The foregoing disclosure demonstrates numerous advantageous features of the present invention. Firstly, in recognition that resonance has been shown to be an important cause of BHA and bit whirl, the present invention takes into account that there is a good correlation between bit speed predictions and the onset of BHA and bit whirl, and that real-time reactions to indicia of such effects can significantly reduce the likelihood of adverse operational effects. Secondly, frequency analyses of high-frequency burst analyses have shown to be effective in identifying the vibration mechanisms and supporting the accuracy of the modeling, whereas in prior art systems, there has been no effective mechanism for drawing upon this recognition. As a fundamental feature of the invention, there has been no prior art recognition of the advantages of real-time modeling of a drilling operation as compared with well-planning (pre-run) modeling. As a specific example, BHA instability due to enlarged holes, while known to be an important factor in BHA and bit whirl, the prior art has not proven capable of avoiding critical RPMs in the manner contemplated by the present invention.

In sum, combining real-time modeling and real-time downhole vibration data in an integrated system in accordance with the present invention is effective in identifying the vibration mechanisms and thereby avoiding harmful vibrations to an extend heretofor not achieved.
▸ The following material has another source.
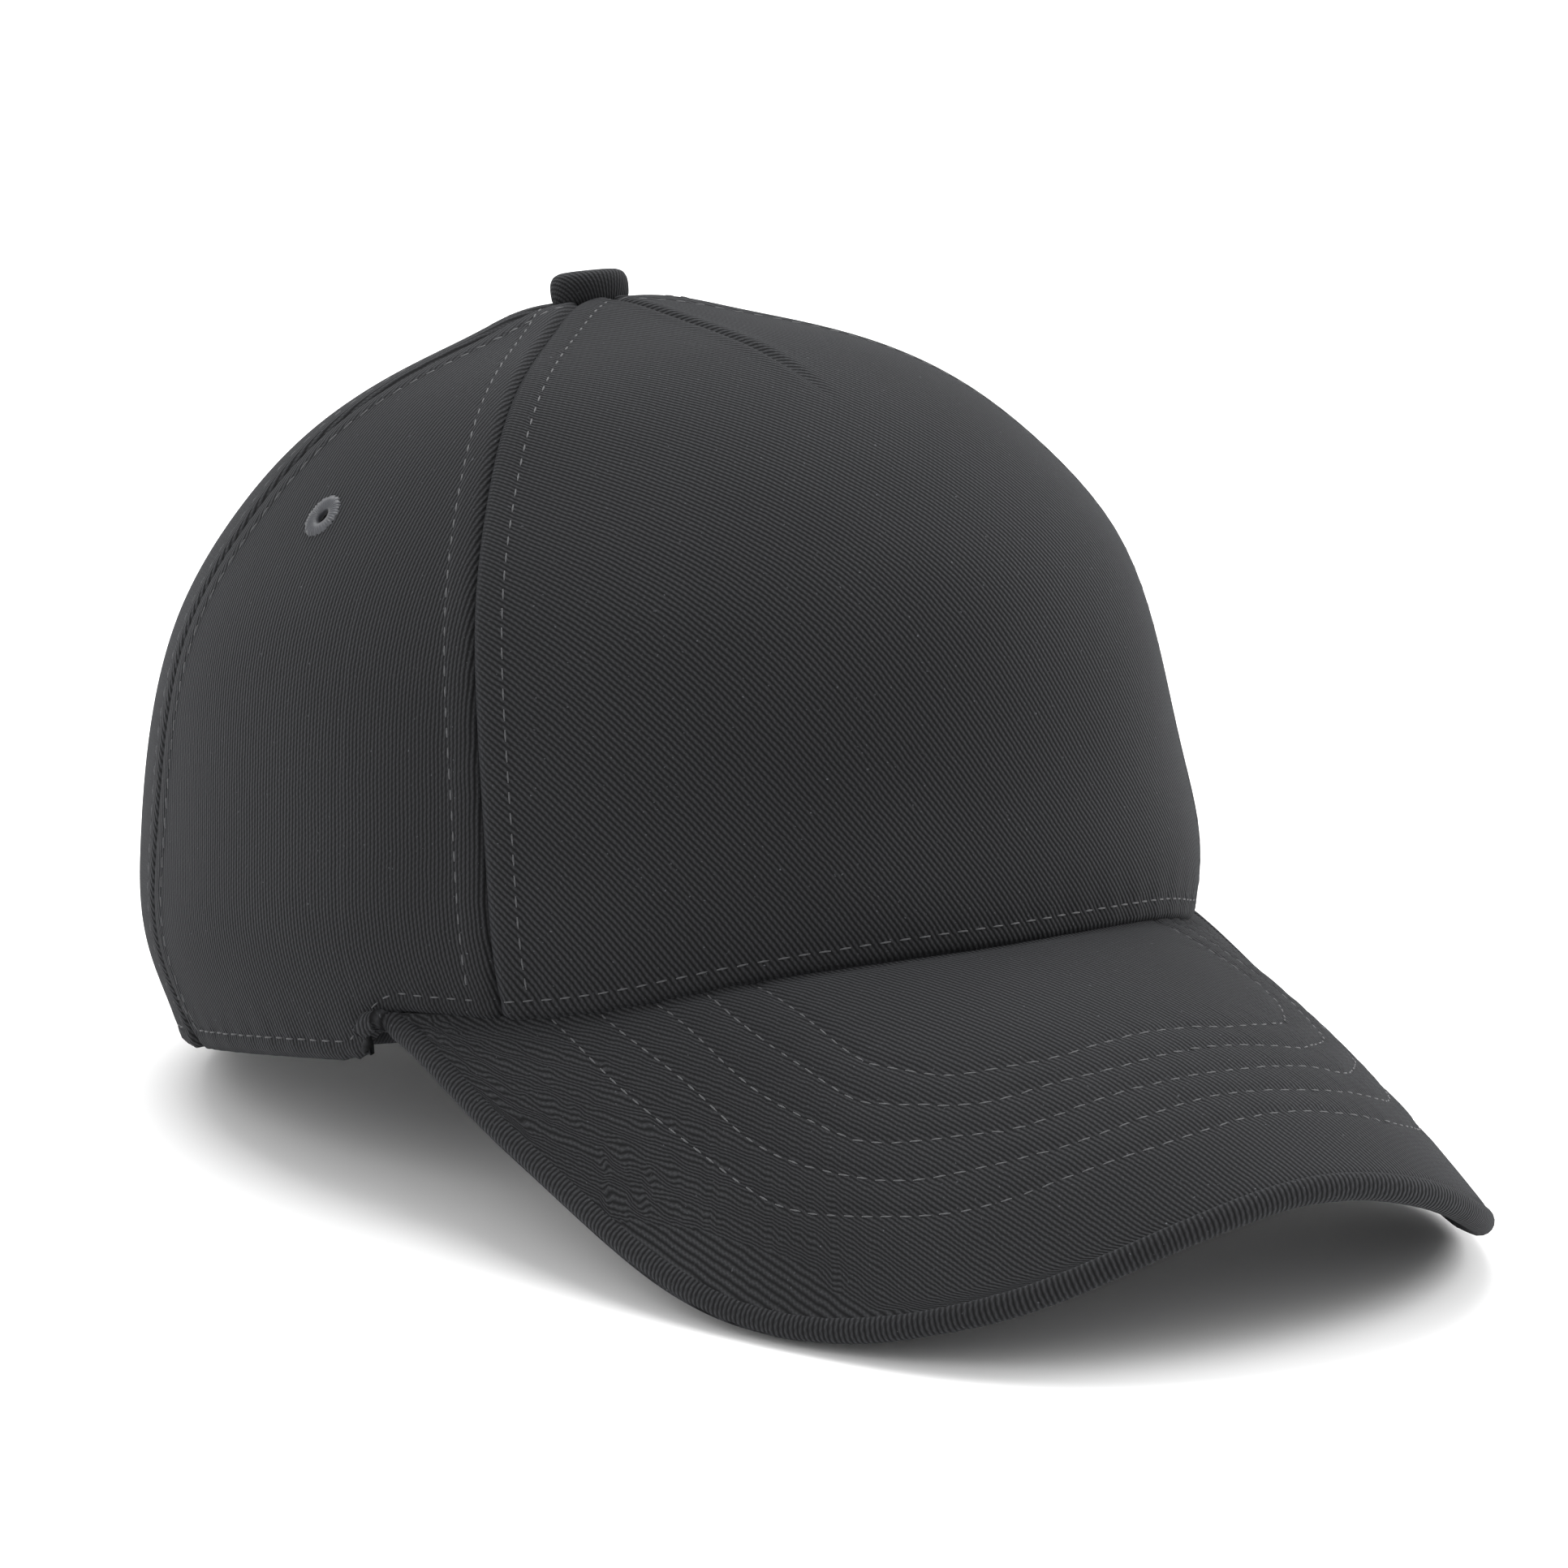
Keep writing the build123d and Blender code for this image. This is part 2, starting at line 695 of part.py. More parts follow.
post_top = shell_height - button_shell_wall - 2 * layer_gap
with BuildPart() as button_tack:
    with BuildSketch(profile_plane):
        with BuildLine():
            plate_top = -panel_thickness - button_lift - tape_thickness - 0.5
            Polyline(
                (0, post_top),
                (tack_radius, post_top - 0.3),
                (tack_radius, plate_top),
                (tack_plate_radius, plate_top - 0.3),
                (tack_plate_radius, plate_top - 0.9),
                (0, plate_top - 0.9),
                close=True,
            )
        make_face()
    revolve(axis=spin_axis)
for name, piece in (
    ("button_cover", button_cover),
    ("button_shell", button_shell),
    ("button_tack", button_tack.part),
):
    seated = piece.moved(Location(rim_plane.z_dir * button_lift))
    seated.label = name
    export_step(seated, "parts/" + seated.label + ".step")

# ---------------------------------------------------------------- stitched eyelets
for number, (side, turn, level) in enumerate(eyelet_spots):
    hand = "right" if side < 0 else "left"
    place = "side" if number < 2 else "back"
    spot_plane = surface_plane(side, turn, level)
    with BuildPart() as eyelet:
        with BuildSketch(spot_plane.offset(-panel_thickness - eyelet_proud)):
            Circle(eyelet_pierce - layer_gap)
        extrude(amount=panel_thickness + 2 * eyelet_proud)
        with BuildSketch(spot_plane.offset(eyelet_proud)):
            Circle(eyelet_radius)
        extrude(amount=eyelet_proud)
        with BuildSketch(spot_plane.offset(-panel_thickness - 2 * eyelet_proud)):
            Circle(eyelet_radius)
        extrude(amount=eyelet_proud)
        with BuildSketch(spot_plane.offset(-4)):
            Circle(eyelet_hole)
        extrude(amount=8, mode=Mode.SUBTRACT)
    eyelet.part.label = "eyelet_" + place + "_" + hand
    export_step(eyelet.part, "parts/eyelet_" + place + "_" + hand + ".step")
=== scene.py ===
# Five-panel baseball cap in charcoal-black cotton twill, standing on its peak and rear rim.
import json
import math

import bmesh
import bpy
import numpy as np
from mathutils import Matrix, Vector, noise
from mathutils.bvhtree import BVHTree


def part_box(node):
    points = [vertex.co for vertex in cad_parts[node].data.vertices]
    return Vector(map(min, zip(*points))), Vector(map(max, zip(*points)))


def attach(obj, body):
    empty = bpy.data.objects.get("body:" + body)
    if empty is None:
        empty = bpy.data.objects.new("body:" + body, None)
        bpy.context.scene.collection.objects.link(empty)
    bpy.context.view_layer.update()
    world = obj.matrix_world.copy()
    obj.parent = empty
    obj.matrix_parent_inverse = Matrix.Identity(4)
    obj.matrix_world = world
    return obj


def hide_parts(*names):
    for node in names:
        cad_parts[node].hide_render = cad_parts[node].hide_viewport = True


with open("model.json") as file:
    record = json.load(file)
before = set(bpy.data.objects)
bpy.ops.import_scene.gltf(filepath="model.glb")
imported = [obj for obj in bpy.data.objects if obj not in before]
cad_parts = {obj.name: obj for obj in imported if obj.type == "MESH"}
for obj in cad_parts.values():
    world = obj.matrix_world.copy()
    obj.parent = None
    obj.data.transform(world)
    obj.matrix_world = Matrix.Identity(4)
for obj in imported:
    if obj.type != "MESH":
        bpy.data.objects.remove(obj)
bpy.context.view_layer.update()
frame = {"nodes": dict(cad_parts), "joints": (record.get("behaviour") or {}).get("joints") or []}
MM = 0.001
TURN = 2 * math.pi

# ---------------------------------------------------------------- camera, floor and light
# A long lens a little above the cap, to the wearer's right of straight ahead. A white table
# and soft white panels all round, as in a small product studio.
camera_turn = math.radians(32.98)
camera_dip = math.radians(12.91)
camera_distance = 1.6412
camera_aim = Vector((0.0214, 0.0384, 0.0542))

sight = Vector((
    math.cos(camera_dip) * math.sin(camera_turn),
    math.cos(camera_dip) * math.cos(camera_turn),
    -math.sin(camera_dip),
))
camera = bpy.data.objects.new("camera", bpy.data.cameras.new("camera"))
bpy.context.scene.collection.objects.link(camera)
camera.location = camera_aim - sight * camera_distance
camera.rotation_euler = sight.to_track_quat("-Z", "Y").to_euler()
camera.data.sensor_width = 36.0
camera.data.lens = 218.3
camera.data.clip_end = 20.0
bpy.context.scene.camera = camera


def plain_material(name, colour, roughness, metallic=0.0):
    """A material with only its shader, ready for its own nodes."""
    material = bpy.data.materials.new(name)
    material.use_nodes = True
    shader = material.node_tree.nodes["Principled BSDF"]
    shader.inputs["Base Color"].default_value = (*colour, 1.0)
    shader.inputs["Roughness"].default_value = roughness
    shader.inputs["Metallic"].default_value = metallic
    return material


def new_piece(name, bm, material, smooth=True):
    """Put a finished bmesh into the scene as one object."""
    mesh = bpy.data.meshes.new(name)
    bm.to_mesh(mesh)
    bm.free()
    if smooth:
        mesh.shade_smooth()
    mesh.materials.append(material)
    piece = bpy.data.objects.new(name, mesh)
    bpy.context.scene.collection.objects.link(piece)
    return piece


floor_mesh = bmesh.new()
bmesh.ops.create_grid(floor_mesh, x_segments=1, y_segments=1, size=8.0)
floor = new_piece("floor", floor_mesh, plain_material("white_table", (0.93, 0.93, 0.93), 0.6))

world = bpy.data.worlds.new("studio")
world.use_nodes = True
world.node_tree.nodes["Background"].inputs["Color"].default_value = (1.0, 1.0, 1.0, 1.0)
world.node_tree.nodes["Background"].inputs["Strength"].default_value = 1.0
bpy.context.scene.world = world
bpy.context.scene.view_settings.view_transform = "Standard"


def soft_light(name, place, size, power):
    """A square light panel aimed at the middle of the cap."""
    data = bpy.data.lights.new(name, "AREA")
    data.size = size
    data.energy = power
    light = bpy.data.objects.new(name, data)
    light.location = place
    aim = Vector((0.0, 0.0, 0.06)) - Vector(place)
    light.rotation_euler = aim.to_track_quat("-Z", "Y").to_euler()
    bpy.context.scene.collection.objects.link(light)


soft_light("panel_right", (1.3, -0.6, 1.1), 1.0, 22.0)
soft_light("panel_top", (0.1, 0.5, 1.7), 1.2, 24.0)
soft_light("panel_left", (-1.4, -0.5, 0.9), 1.2, 9.0)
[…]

From the foregoing description of one or more particular implementations of the invention, it should be apparent that a system and method for distribution of integrated, real-time drilling dynamics analysis and control has been disclosed which offers significant advantages over present methodologies. Although a broad range of implementation details have been discussed herein, these are not to be taken as limitations as to the range and scope of the present invention as defined by the appended claims. A broad range of implementation-specific variations and alterations from the disclosed embodiments, whether or not specifically mentioned herein, may be practiced without departing from the spirit and scope of the invention as defined in the appended claims.